BEGIN Collected data

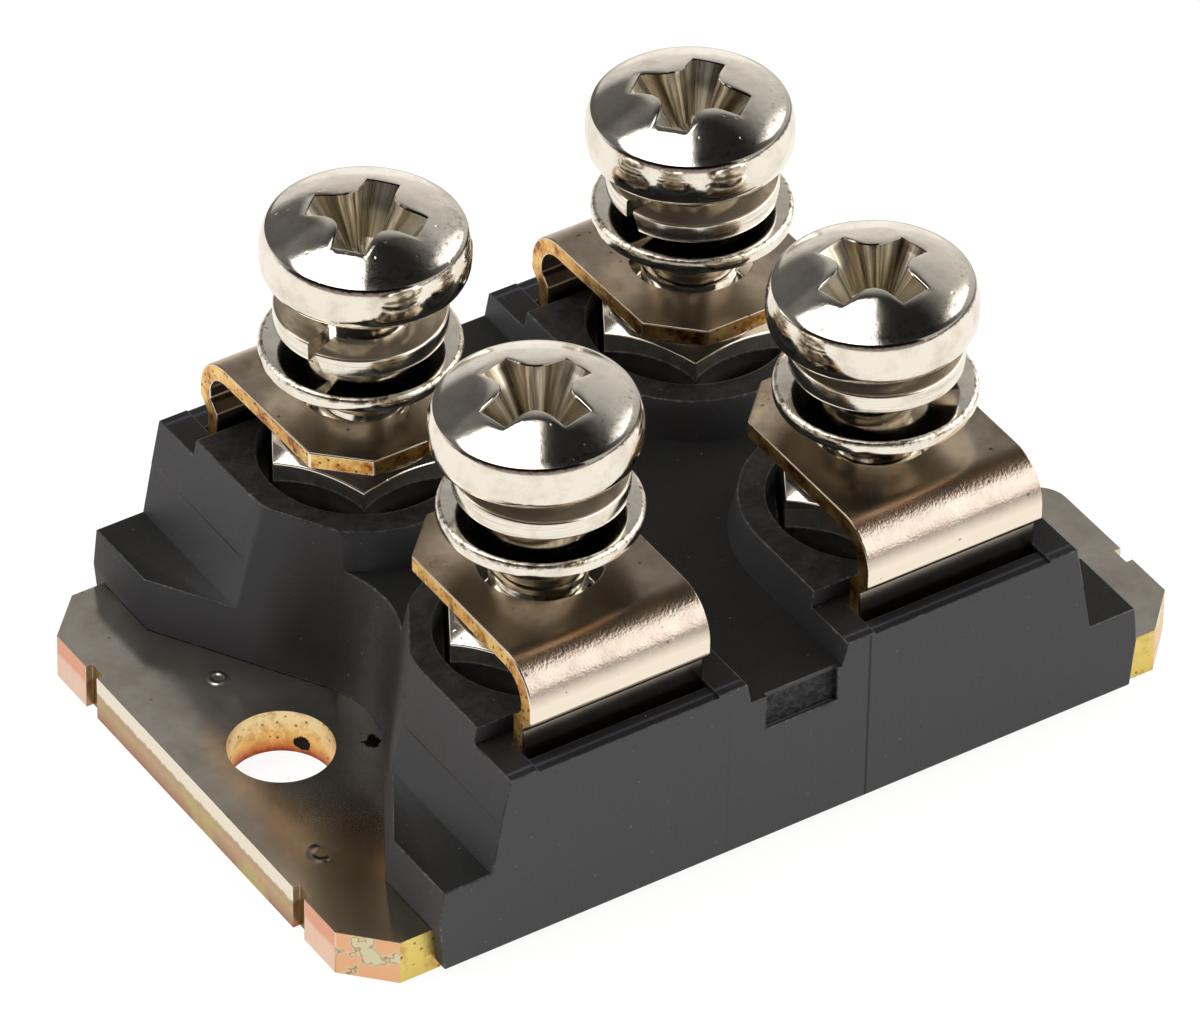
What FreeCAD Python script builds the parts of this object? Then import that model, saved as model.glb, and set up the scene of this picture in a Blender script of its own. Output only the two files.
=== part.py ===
import FreeCAD, Part
import math
import os

from FreeCAD import Vector

# Isolated power diode module: two diodes in one moulded block on a copper plate,
# with four bent-over screw terminals. Millimetres. Origin at the bottom centre of
# the plate, +X towards the open fixing slot, +Z up.

# Screw stations: distance between the axes, and from an axis to the moulding's edges
pitch_along = 15.1
pitch_across = 12.7
station_to_end = 8.35
station_to_side = 6.3

# Base plate
plate_thickness = 2.0
plate_beyond_housing = 3.1
plate_corner_along = 1.75
plate_corner_across = 1.8
tab_length = 2.2
notch_width = 0.8
notch_depth = 0.3
hole_radius = 2.1
hole_to_end = 3.9
slot_mouth_radius = 1.4

# Moulded housing
housing_skirt = 0.65
skirt_bottom = 0.4
parting_height = 2.6
end_draft = 0.2
step_height = 4.2
step_length = 2.27
valley_height = 7.4
tower_height = 9.1
tower_radius = 5.15
tower_draft = 0.2
post_height = 8.4
post_depth = 2.55
recess_radius = 3.9
recess_draft = 0.13
recess_flare = 31.5
gate_mark_width = 3.2
gate_mark_centre = 0.25
gate_mark_bottom = 5.8
gate_mark_depth = 0.25
cavity_gap_along = 0.4
cavity_gap_across = 0.4
cavity_wall = 1.5
cavity_top = 4.9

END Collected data

What are the exact lines from the beginning of the material through the line containing "slot_mouth_radius = 1.4"? Write out those lines alone.

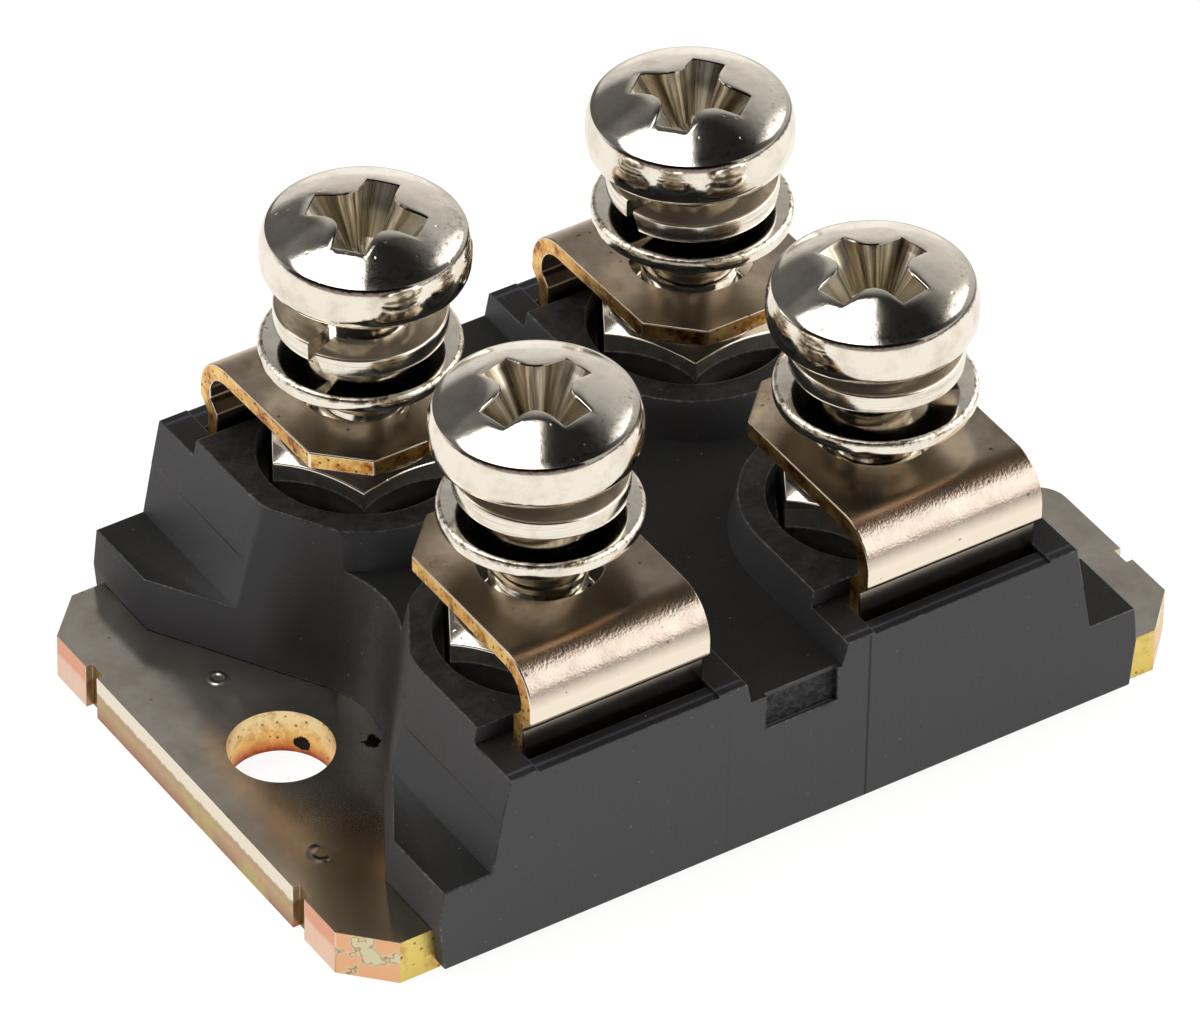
What FreeCAD Python script builds the parts of this object? Then import that model, saved as model.glb, and set up the scene of this picture in a Blender script of its own. Output only the two files.
=== part.py ===
import FreeCAD, Part
import math
import os

from FreeCAD import Vector

# Isolated power diode module: two diodes in one moulded block on a copper plate,
# with four bent-over screw terminals. Millimetres. Origin at the bottom centre of
# the plate, +X towards the open fixing slot, +Z up.

# Screw stations: distance between the axes, and from an axis to the moulding's edges
pitch_along = 15.1
pitch_across = 12.7
station_to_end = 8.35
station_to_side = 6.3

# Base plate
plate_thickness = 2.0
plate_beyond_housing = 3.1
plate_corner_along = 1.75
plate_corner_across = 1.8
tab_length = 2.2
notch_width = 0.8
notch_depth = 0.3
hole_radius = 2.1
hole_to_end = 3.9
slot_mouth_radius = 1.4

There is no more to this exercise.